In 2020, I wrote a short story (Carbon Dating) for a sci-fi anthology in which I refer to these AI assistants as Electronic Life Facilitators, or ELFs for short. I like thinking of these AI-powered entities as elves because that is what they will become in our lives — helpful little creatures that prompt you with the exact cargo capacity of a railcar when you just can’t remember in an important meeting, or takes the shape of a flying fairy that guides you through Costco to find the items on your shopping list as efficiently as possible. These features will not just be helpful, they will make our lives seem magical.

However, the deployment of intelligent systems that whisper in your ears throughout your day could easily be abused as a dangerous form of targeted influence. Coupled with the ability to visually modify the world around you, AI/AR powered glasses could enable the most powerful tools of persuasion and manipulation ever created.
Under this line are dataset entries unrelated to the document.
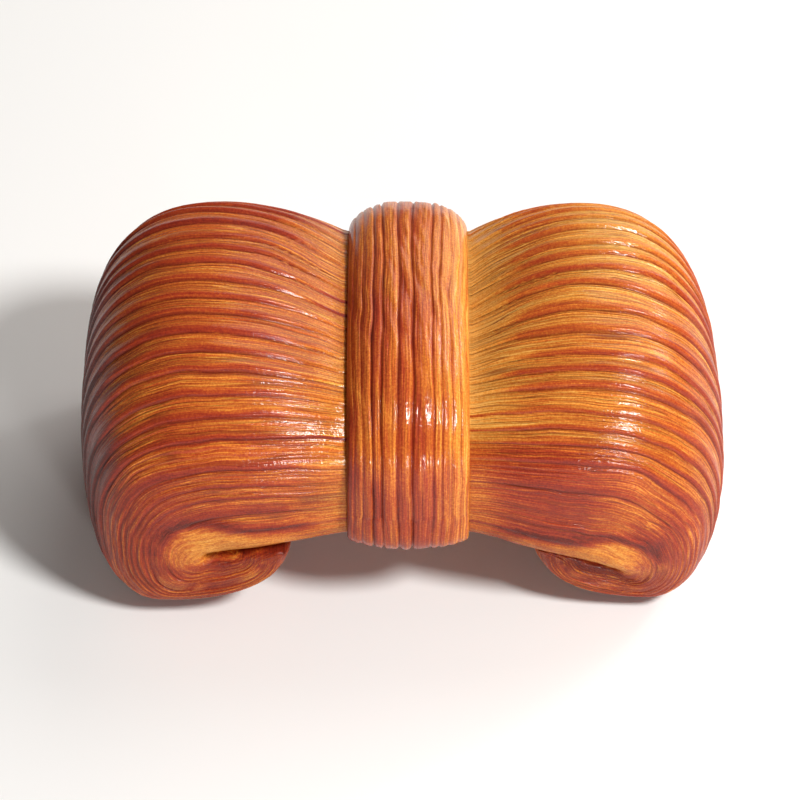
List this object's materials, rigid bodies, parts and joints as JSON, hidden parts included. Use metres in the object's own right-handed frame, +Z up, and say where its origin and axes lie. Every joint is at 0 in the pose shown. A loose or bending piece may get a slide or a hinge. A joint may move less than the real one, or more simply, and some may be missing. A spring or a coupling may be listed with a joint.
{
  "type": "bow-shaped croissant",
  "caption": "Bow-shaped croissant of ribbed laminated dough, pinched in the middle by a wrapped dough band, with its ends curled under into rolls, baked to a glossy brown crust.",
  "frame": {"origin": "under the middle of the bow's box, on the surface that it rests on", "axes": "+X along the bow towards its right-hand loop as seen from the front, -Y towards the front, +Z up"},
  "size_m": [0.131, 0.0794, 0.0644],
  "materials": {
    "crust": "glazed baked crust",
    "band_crust": "glazed baked crust"
  },
  "bodies": {
    "root": {"ribbed_bow": "crust", "knot_band": "band_crust"}
  },
  "joints": []
}
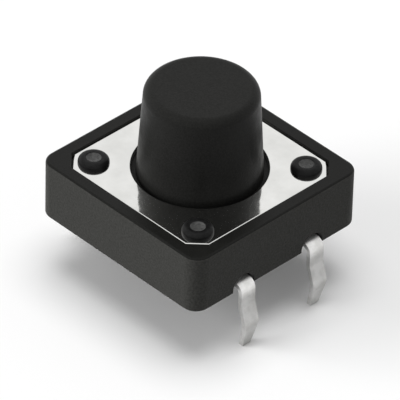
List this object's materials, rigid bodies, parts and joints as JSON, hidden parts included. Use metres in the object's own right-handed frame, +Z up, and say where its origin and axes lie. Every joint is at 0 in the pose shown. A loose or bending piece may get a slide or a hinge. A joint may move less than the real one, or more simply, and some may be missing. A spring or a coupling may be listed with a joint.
{
  "type": "tactile push button switch",
  "caption": "Square through-hole tactile push button switch with a tall round tapered button, a steel cover staked on moulded pegs and kinked snap-in legs.",
  "frame": {"origin": "centre of the base's flat underside, on the upper face of the circuit board", "axes": "+Z up along the button's travel, towards the button's top; the legs leave the base on its -X and +X faces; Y runs along each row of legs"},
  "size_m": [0.0134, 0.012, 0.012],
  "materials": {
    "base_plastic": "black moulded plastic, fine matt texture",
    "button_plastic": "black moulded plastic, smooth matt",
    "cover_steel": "bright rolled stainless sheet, nearly a mirror",
    "dome_steel": "spring sheet with a silver face",
    "terminal_silver": "brass sheet plated with silver, satin"
  },
  "bodies": {
    "housing": {"base": "base_plastic", "cover_plate": "cover_steel", "terminal_centre": "terminal_silver", "terminal_outer": "terminal_silver", "contact_dome": "dome_steel"},
    "plunger": {"button": "button_plastic"}
  },
  "joints": [
    {"name": "button_press", "type": "slide", "parent": "housing", "child": "plunger", "axis": [0, 0, -1], "range_m": [0, 0.0003], "stiffness_N_per_m": 5000, "deforming": ["contact_dome"]}
  ]
}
For these reasons, I sincerely hope that industry leaders do not adopt an advertising business model when commercializing these AI-powered glasses. I also hope they consider how these products will shake-up social dynamics, as they can change how people interact face-to-face in damaging ways (the short film Privacy Lost shows examples).
For three decades, I’ve researched how AR and AI can enhance human abilities in positive ways. However, the last thing I want is for giant corporations to compete for marketing dollars based on how efficiently their AI assistants can persuade me to buy things I don’t need or believe things that aren’t true. To enable the magical benefits while protecting our privacy and agency, I recommend that regulators quickly focus on this emerging market. Their goal should be to define the playing field so that big tech can compete on how magical they make your life, not how effectively they can influence it.
Louis Rosenberg is a renowned computer scientist in the fields of AR and AI. He is the founder of Immersion Corp, Outland Research, and Unanimous AI.